## [Source material]
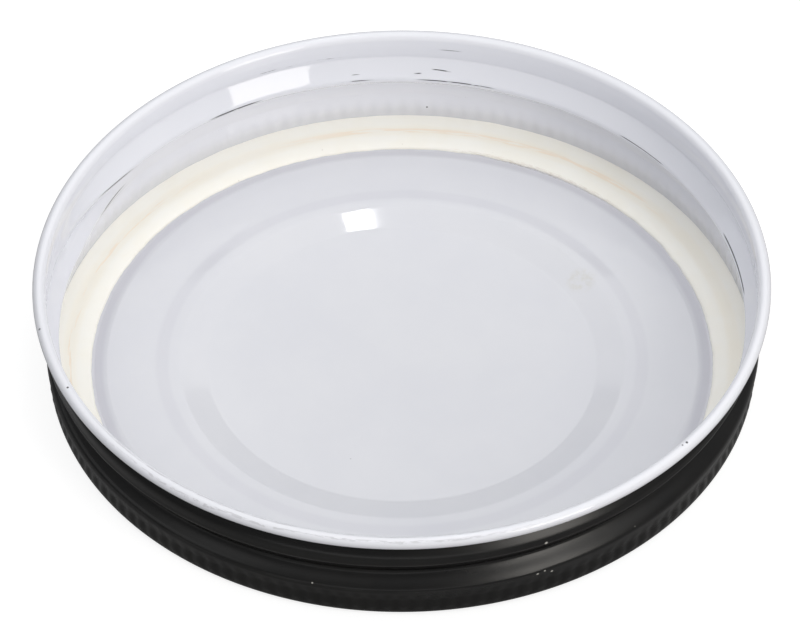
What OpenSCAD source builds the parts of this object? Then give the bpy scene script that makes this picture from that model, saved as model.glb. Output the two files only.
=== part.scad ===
// One-piece metal screw lid for a wide-mouth storage jar, with its flowed-in sealing gasket.
// It lies as photographed: closed panel down on the table, open mouth up (+Z).
// The sheet is one continuous profile: panel rings, gasket channel, grip band, skirt and rolled edge.

/* [Overall] */
// Outside diameter, over the rolled edge
lid_d = 92.6; // [84:0.2:112]
// Height, from the closed panel's underside to the top of the rolled edge
lid_h = 14.8; // [14.2:0.1:20]
// Thickness of the steel sheet
sheet_t = 0.25; // [0.2:0.01:0.3]

/* [Rolled edge] */
// Diameter of the outward curl at the mouth
curl_d = 1.6; // [1.4:0.05:2.2]
// Gap left between the curl's raw edge and the skirt
curl_gap = 0.1; // [0.05:0.01:0.2]

/* [Thread] */
// Rise of the thread in one turn
thread_lead = 3; // [2.6:0.1:3.6]
// Angle that the thread turns through, in degrees
thread_turn = 388; // [330:1:395]
// Angle at which the thread's upper end lies, in degrees from +X
thread_from = 165; // [0:1:359]
// Distance from the mouth's top down to the centre of the thread's upper end
thread_drop = 5; // [4.4:0.1:5.3]
// Radial depth of the rolled thread
thread_depth = 1.6; // [1.1:0.05:1.7]
// Width of the plain skirt between the thread's two ends where they pass each other
thread_land = 0.7; // [0.65:0.05:1]
// Angle over which each end of the thread fades into the skirt, in degrees
thread_fade = 24; // [10:1:40]

/* [Grip band] */
// Number of ridges round the skirt
grip_count = 144; // [96:1:168]
// Height of the ridges above the valleys between them
grip_depth = 0.22; // [0.15:0.01:0.3]
// Radius of each ridge's round crest
grip_bar_r = 0.8; // [0.7:0.01:0.95]
// Height of the band's lower end above the panel's underside
grip_low = 1.5; // [1.4:0.05:1.8]
// Height of the band itself
grip_h = 2.6; // [2:0.1:2.8]
// Outward step from the grip band's valleys to the skirt above it
grip_step = 0.5; // [0.35:0.01:0.55]

/* [Closed panel] */
// Outer radius of the corner between panel and skirt
corner_r = 1.4; // [1:0.05:1.45]
// Width of the gasket channel, from the foot of its slope to the grip band's wall
channel_w = 5.6; // [5:0.1:7]
// Run of the channel's inner slope
channel_slope = 1.5; // [1.1:0.05:1.8]
// Rise of the flat ring above the channel and the centre
ring_rise = 0.5; // [0.3:0.05:0.8]
// Width of the flat ring, from the channel's slope in to the coined step
ring_w = 7; // [5:0.1:8]
// Run of the coined step
coin_run = 1.2; // [0.8:0.05:1.4]
// Rise of the coined step
coin_rise = 0.2; // [0.1:0.02:0.3]
// Width from the coined step in to the middle of the dished slope round the centre panel
dish_margin = 4.4; // [4:0.1:8]
// Run of the dished slope between its two bends
dish_run = 3.6; // [3:0.05:4]
// Bend radius of the dished slope
dish_bend = 2; // [1:0.5:4]

/* [Sealing gasket] */
// Height at which the gasket meets the skirt, above the panel's underside
gasket_h = 1.45; // [1:0.05:1.45]
// Thickness of the gasket's thin inner edge
gasket_edge = 0.12; // [0.08:0.01:0.25]

/* [Hidden] */
$fn = 180;

// Overrun of every cut past the metal it cuts
overrun = 0.5;
// Bend radius of the small pressed steps
step_bend = 0.4;
// Height over which the skirt steps out above the grip band
step_run = 0.3;
// Length of one facet on a bend of the sheet, in degrees
bend_step = 6;
// Number of facets round the curl
curl_steps = 36;
// Length of one facet along the thread, in degrees
thread_step = 5;

lid_r = lid_d / 2;
curl_r = curl_d / 2;
half_t = sheet_t / 2;
// Inner and outer face of the straight skirt
skirt_in = lid_r - curl_d;
skirt_out = skirt_in + sheet_t;
skirt_mid = skirt_in + half_t;
// Outer face of the grip band's valleys, and the middle of the sheet there
valley_out = skirt_out - grip_step;
valley_mid = valley_out - half_t;
// Width of the rolled groove, seen from outside
thread_w = thread_lead - thread_land;
// Corner where the skirt starts to step out, clear of the ridges' upper ends
step_z = grip_low + grip_h + step_bend / 2;
curl_z = lid_h - curl_r;
curl_in = curl_r - half_t;

// Radii of the panel's steps, each measured in from the one outside it
channel_r = valley_mid - channel_w;
coin_r = channel_r - channel_slope - ring_w;
dish_r = coin_r - dish_margin;

// Heights of the middle of the sheet in the panel
floor_z = half_t;
ring_z = floor_z + ring_rise;
coin_z = ring_z + coin_rise;

// Shape of the groove across its width: [share of the width, share of the depth]
groove_shares = [
    [-0.5, 0], [-0.4, 0.3], [-0.28, 0.76], [-0.12, 1],
    [0.12, 1], [0.28, 0.76], [0.4, 0.3], [0.5, 0]
];

// Gasket's upper face: [share of its width from the inner edge, share of its rise to the skirt]
gasket_shares = [
    [0, 0], [0.04, 0.13], [0.1, 0.25], [0.18, 0.36], [0.28, 0.45], [0.38, 0.5], [0.48, 0.51],
    [0.56, 0.49], [0.64, 0.5], [0.72, 0.57], [0.8, 0.68], [0.88, 0.8], [0.95, 0.9], [1, 1]
];

// Pressed steps of the panel, from the centre to the ring: [radius, height, bend radius]
panel_corners = [
    [0, floor_z, 0],
    [dish_r - dish_run / 2, floor_z, dish_bend],
    [dish_r + dish_run / 2, coin_z, dish_bend],
    [coin_r - coin_run / 2, coin_z, step_bend],
    [coin_r + coin_run / 2, ring_z, step_bend]
];

// Gasket channel and the corner up into the skirt
channel_corners = [
    [channel_r - channel_slope, ring_z, step_bend],
    [channel_r, floor_z, step_bend],
    [valley_mid, floor_z, corner_r - half_t]
];

// Step out above the grip band, and the straight skirt up to the rolled edge
skirt_corners = [
    [valley_mid, step_z, step_bend / 2],
    [skirt_mid, step_z + step_run, step_bend / 2],
    [skirt_mid, curl_z, 0]
];

function unit(v) = v / norm(v);
function left_of(v) = [-v.y, v.x];

// Points of one bend: the corner b between a and c, rounded to radius r
function bend(a, b, c, r) =
    let (u = unit(a - b), v = unit(c - b), half = acos(u * v) / 2)
    let (centre = b + unit(u + v) * r / sin(half))
    let (from = b + u * r / tan(half) - centre, to = b + v * r / tan(half) - centre)
    let (turn = sign(from.x * to.y - from.y * to.x) * (180 - 2 * half))
    let (steps = max(2, ceil(abs(turn) / bend_step)))
    [for (i = [0 : steps])
        let (t = turn * i / steps)
        centre + [from.x * cos(t) - from.y * sin(t), from.x * sin(t) + from.y * cos(t)]];

// Middle line of the sheet through its corners, each corner with its own bend radius
function sheet_line(corners) =
    let (last = len(corners) - 1)
    [for (i = [0 : last])
        let (p = [corners[i].x, corners[i].y])
        let (rounded = i > 0 && i < last && corners[i].z > 0)
        each rounded
            ? bend([corners[i - 1].x, corners[i - 1].y], p, [corners[i + 1].x, corners[i + 1].y],
                corners[i].z)
            : [p]];

// Outward curl: the middle line turns over the top and back in under itself
curl_end = -acos((skirt_out + curl_gap - (lid_r - curl_r)) / curl_r);
curl_line = [for (i = [1 : curl_steps])
    let (t = 180 + (curl_end - 180) * i / curl_steps)
    [lid_r - curl_r + curl_in * cos(t), curl_z + curl_in * sin(t)]];

// A line moved sideways by a distance, to its left where the distance is positive
function beside(line, distance) =
    let (last = len(line) - 1)
    [for (i = [0 : last])
        let (before = unit(line[max(i, 1)] - line[max(i, 1) - 1]))
        let (after = unit(line[min(i, last - 1) + 1] - line[min(i, last - 1)]))
        let (side = unit(left_of(before) + left_of(after)))
        line[i] + side * distance / (side * left_of(before))];

function reversed(list) = [for (i = [len(list) - 1 : -1 : 0]) list[i]];

module turned_sheet(line) {
    rotate_extrude()
        polygon(concat(beside(line, -half_t), reversed(beside(line, half_t))));
}

// Upright round bars, one for each ridge of the grip band, on a thin ring of radius ring_r
// whose inside is open to the radius core. The ends are drawn in from the band's by inset.
module grip_bars(bar_r, ring_r, core, inset) {
    translate([0, 0, grip_low + inset])
        linear_extrude(grip_h - 2 * inset)
            difference() {
                union() {
                    circle(r = ring_r);
                    for (i = [0 : grip_count - 1])
                        rotate(360 * i / grip_count)
                            translate([valley_out + grip_depth - grip_bar_r, 0])
                                circle(r = bar_r);
                }
                circle(r = core);
            }
}

// How deep the thread is at a point along it, as a share of its depth
function fade(turned) =
    let (near = min(turned, thread_turn - turned) / thread_fade)
    near >= 1 ? 1 : (1 - cos(180 * near)) / 2;

// One turn of a bar with the groove's shape, its crest pointing at the axis.
// face is the radius of the sheet's face, width the bar's width and back its outer radius.
module thread_bar(face, width, back) {
    rings = ceil(thread_turn / thread_step);
    ring_size = len(groove_shares) + 2;
    points = [for (k = [0 : rings])
        let (turned = thread_turn * k / rings)
        let (t = thread_from - turned)
        let (z = lid_h - thread_drop - thread_lead * turned / 360)
        let (section = concat(
            [[back, width / 2], [back, -width / 2]],
            [for (s = groove_shares) [face - thread_depth * fade(turned) * s.y, width * s.x]]))
        for (q = section) [q.x * cos(t), q.x * sin(t), z + q.y]];
    sides = [for (k = [0 : rings - 1], j = [0 : ring_size - 1])
        let (a = k * ring_size + j, b = k * ring_size + (j + 1) % ring_size)
        each [[a, b, b + ring_size], [a, b + ring_size, a + ring_size]]];
    near_end = [[for (j = [0 : ring_size - 1]) (ring_size - j) % ring_size]];
    far_end = [[for (j = [0 : ring_size - 1]) rings * ring_size + j]];
    polyhedron(points, concat(sides, near_end, far_end));
}

// Formed steel shell: one sheet from the centre panel to the raw edge inside the curl
module lid_shell() {
    color("whitesmoke")
        difference() {
            union() {
                turned_sheet(concat(
                    sheet_line(concat(panel_corners, channel_corners, skirt_corners)), curl_line));
                grip_bars(grip_bar_r, valley_out - half_t / 2, valley_mid, 0);
                thread_bar(skirt_in + half_t / 2, thread_w + 2 * sheet_t, skirt_mid);
            }
            grip_bars(grip_bar_r - sheet_t, valley_out - sheet_t - half_t, valley_out - sheet_t - overrun,
                sheet_t);
            thread_bar(skirt_out + half_t / 2, thread_w, skirt_out + overrun);
        }
}

// Flowed-in sealing ring, which fills the channel and the corner behind it
module sealing_gasket() {
    channel_face = beside(sheet_line(concat(channel_corners, skirt_corners)), half_t);
    inner_x = channel_r + step_bend;
    wall_x = valley_out - sheet_t;
    corner = [for (p = channel_face) if (p.x > inner_x && p.y < gasket_h) p];
    bed = concat([[inner_x, sheet_t]], corner);
    rise = gasket_h - sheet_t - gasket_edge;
    crown = [for (s = gasket_shares)
        [inner_x + (wall_x - inner_x) * s.x, sheet_t + gasket_edge + rise * s.y]];
    color("ivory")
        rotate_extrude()
            polygon(concat(bed, reversed(crown)));
}

lid_shell();
sealing_gasket();
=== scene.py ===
# Metal screw lid of a wide-mouth storage jar, lying open side up on a pale table.
# One formed sheet, white enamel inside and black lacquer outside, with a cream sealing gasket.
import math

import bmesh
import bpy
from mathutils import Matrix, Vector, noise


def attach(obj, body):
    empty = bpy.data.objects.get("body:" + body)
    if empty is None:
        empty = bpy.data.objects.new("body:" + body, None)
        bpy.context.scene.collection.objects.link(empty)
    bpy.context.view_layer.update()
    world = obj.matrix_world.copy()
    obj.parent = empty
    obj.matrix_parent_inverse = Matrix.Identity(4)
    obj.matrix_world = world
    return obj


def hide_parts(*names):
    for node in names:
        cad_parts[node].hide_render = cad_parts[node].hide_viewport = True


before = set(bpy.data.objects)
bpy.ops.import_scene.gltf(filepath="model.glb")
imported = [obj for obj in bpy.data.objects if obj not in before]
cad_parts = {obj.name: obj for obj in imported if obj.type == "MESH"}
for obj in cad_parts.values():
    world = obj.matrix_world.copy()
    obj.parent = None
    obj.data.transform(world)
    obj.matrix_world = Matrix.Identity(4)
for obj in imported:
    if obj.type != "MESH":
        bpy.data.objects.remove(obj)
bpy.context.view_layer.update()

MM = 0.001

# Sizes of the whole lid and of its curl and skirt, in millimetres
LID_R = 46.3
LID_H = 14.8
SHEET = 0.25
CURL_R = 0.8
CURL_GAP = 0.1
CURL_Z = LID_H - CURL_R
SKIRT_IN = LID_R - 2 * CURL_R
SKIRT_MID = SKIRT_IN + SHEET / 2
SKIRT_LOW = 5.1
NECK_DEPTH = 0.08
NECK_FOOT = (11.0, 12.8)
NECK_HEAD = (14.0, 13.1)

# Grip band: its valleys stand in from the skirt by the shoulder
SHOULDER = 0.5
SHOULDER_FOOT = 3.0
SHOULDER_RISE = 1.9
SHOULDER_BEND = 1.2
VALLEY_OUT = SKIRT_IN + SHEET - SHOULDER
VALLEY_MID = VALLEY_OUT - SHEET / 2
CORNER_BEND = 1.275
GRIP_LOW = 1.5
GRIP_TOP = 4.1
GRIP_COUNT = 144
GRIP_DEPTH = 0.12
RIDGE_FOOT = (GRIP_LOW - 0.3, GRIP_LOW + 0.4)
RIDGE_HEAD = (GRIP_TOP + 0.15, GRIP_TOP - 1.2)
STEP_Z = 4.3

# Panel: dish, coined ring, outer ring and gasket channel, from the middle outwards
FLOOR_Z = SHEET / 2
RING_Z = FLOOR_Z + 0.5
COIN_Z = RING_Z + 0.2
CHANNEL_R = VALLEY_MID - 5.6
SLOPE_RUN = 1.5
COIN_R = CHANNEL_R - SLOPE_RUN - 7.0
COIN_SPREAD = 1.1
COIN_BEND = 9
DISH_R = COIN_R - 3.9
DISH_SPREAD = 1.8
DISH_BEND = 2
DISH_EASE = 0.078
PANEL_R = 41
WALLS_R = 40
CURL_FROM_R = 45

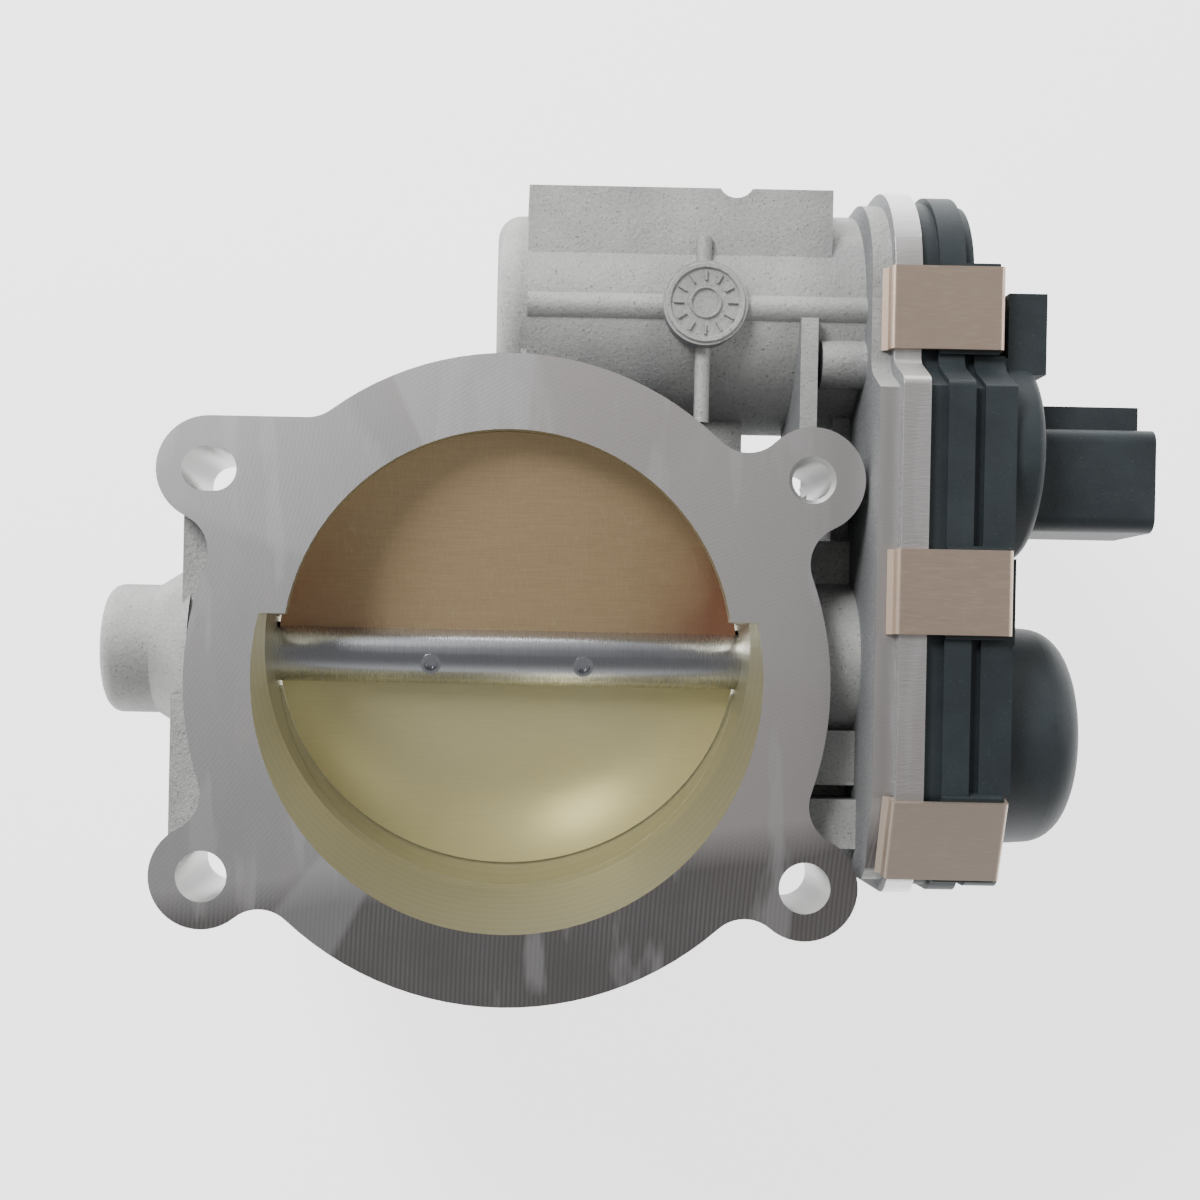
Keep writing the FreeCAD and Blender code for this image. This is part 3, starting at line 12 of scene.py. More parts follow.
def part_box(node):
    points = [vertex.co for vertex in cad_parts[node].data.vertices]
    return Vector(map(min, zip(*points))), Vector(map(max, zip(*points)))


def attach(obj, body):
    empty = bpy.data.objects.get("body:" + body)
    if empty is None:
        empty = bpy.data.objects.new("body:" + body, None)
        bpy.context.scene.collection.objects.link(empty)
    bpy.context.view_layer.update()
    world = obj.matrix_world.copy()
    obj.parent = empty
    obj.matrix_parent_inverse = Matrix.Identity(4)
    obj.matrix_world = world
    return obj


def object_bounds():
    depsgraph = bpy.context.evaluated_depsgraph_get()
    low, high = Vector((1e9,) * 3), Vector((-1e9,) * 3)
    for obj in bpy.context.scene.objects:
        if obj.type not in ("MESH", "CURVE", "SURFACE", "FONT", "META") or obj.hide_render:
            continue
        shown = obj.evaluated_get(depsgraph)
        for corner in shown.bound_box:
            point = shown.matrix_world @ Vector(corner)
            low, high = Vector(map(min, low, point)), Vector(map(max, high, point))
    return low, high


bl_info = {
    "name": "Throttle body looks",
    "version": (1, 0, 0),
    "blender": (4, 5, 0),
    "location": "View3D > Sidebar > Throttle body",
    "description": "Finishes and cast details of an electronic throttle body",
    "category": "Object",
}

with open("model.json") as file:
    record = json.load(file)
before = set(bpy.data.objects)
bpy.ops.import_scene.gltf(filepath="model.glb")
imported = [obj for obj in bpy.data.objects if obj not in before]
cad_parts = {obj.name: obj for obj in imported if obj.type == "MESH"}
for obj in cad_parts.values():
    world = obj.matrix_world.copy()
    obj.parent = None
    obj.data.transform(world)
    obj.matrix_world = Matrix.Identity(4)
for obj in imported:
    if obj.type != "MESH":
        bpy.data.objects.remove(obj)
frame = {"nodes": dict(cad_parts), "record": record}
CAD_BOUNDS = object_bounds()
MM = 0.001

# Datum lines and zones of the casting, in millimetres. The frame's boxes are in metres.
SHAFT_LOW, SHAFT_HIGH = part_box("throttle_shaft")
BORE_Y = 1000 * (SHAFT_LOW.y + SHAFT_HIGH.y) / 2
CAN_LOW, CAN_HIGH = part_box("motor_can")
MOTOR_Y = 1000 * (CAN_LOW.y + CAN_HIGH.y) / 2
RIM_BACK = 67.8
RIM_FACE = 72.7
BOLTS = ((-54.0, 36.5), (54.0, 36.5), (-54.0, -36.5), (54.0, -36.5))
RELIEF_ZONE = 46.9
MOUTH_ZONE = 46.2
BOLT_ZONE = 5.6
DIAL_X = 34.7
DIAL_Y = MOTOR_Y - 0.7
DIAL_Z = -4.0

# Small parts of the dial, in metres.
RING_WIDTH = 0.0013
HUB_WIDTH = 0.0008
HUB_OUT = 0.0006
MARK_COUNT = 12
MARK_WIDTH = 0.00045
MARK_LENGTH = 0.0019

# How far the dial's foot and the floor lie under what they meet, in metres.
SUNK = 0.0002

# Soft boxes: name, place, aim and size in metres, and power in watts.
LAMPS = (
    ("key", (-0.50, 0.62, 0.62), (0.0, 0.0, -0.02), 0.35, 11.0),
    ("fill", (0.75, 0.20, 0.40), (0.05, 0.0, -0.02), 0.4, 1.6),
    ("rake", (-0.1, 0.8, 0.2), (0.0, 0.02, -0.03), 0.3, 2.2),
)
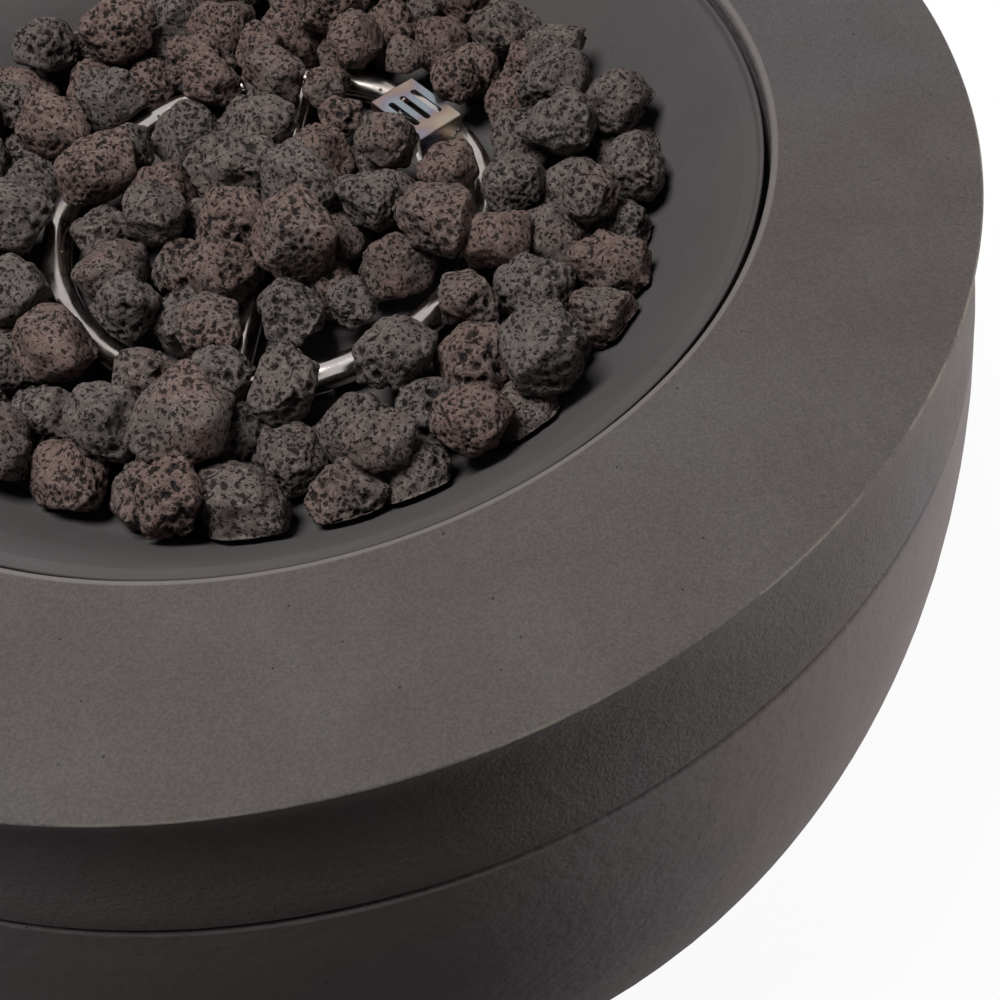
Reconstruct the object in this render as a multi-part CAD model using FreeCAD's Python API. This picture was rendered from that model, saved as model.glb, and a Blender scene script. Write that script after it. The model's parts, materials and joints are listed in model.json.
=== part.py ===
import FreeCAD, Part
import itertools
import math
import os
import random
from FreeCAD import Vector

# A round gas fire pit table in cast stone. Millimetres, +Z up, origin on the
# floor under the centre. The controls face +Y, and -Y is the side seen first.

# Overall size
table_d = 710.0          # outside diameter of the top face
table_h = 480.0          # floor to the top face
foot_h = 10.0            # rubber foot under the bowl

# Cast top
band_h = 80.0            # top face down to the crease
band_straight = 18.0     # upright stretch at the top of the band
band_flare = 8.0         # how far the band runs out to the crease
crease_round = 3.0       # rounding of both castings at the crease
edge_chamfer = 1.4
opening_r = 256.0        # wall of the fire opening
lip_round = 5.0
wall_depth = 8.0         # top face down to the rim of the dish
slab_t = 30.0            # thickness of the flat ring
rim_t = 32.0             # thickness of both castings at their joint
opening_wall_t = 20.0    # casting behind the wall of the opening
seat_t = 14.0
tongue_h = 6.0           # raised tongue on the bowl that centres the top
tongue_w = 10.0
tongue_gap = 0.8

# Cast bowl
base_r = 302.0
bowl_bulge = 29.0        # rise of the wall's arc over its chord
bowl_t = 20.0
bowl_floor_t = 24.0
rim_straight = 44.0      # upright stretch inside the rim, for the straps
access_r = 190.0         # opening in the bowl's floor
base_chamfer = 4.0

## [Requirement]
Beginning with the line containing "Reconstruct the object" and ending with the line containing "from FreeCAD import Vector", extract those lines exactly from the listing above, and only those.

## [Answer below]
Reconstruct the object in this render as a multi-part CAD model using FreeCAD's Python API. This picture was rendered from that model, saved as model.glb, and a Blender scene script. Write that script after it. The model's parts, materials and joints are listed in model.json.
=== part.py ===
import FreeCAD, Part
import itertools
import math
import os
import random
from FreeCAD import Vector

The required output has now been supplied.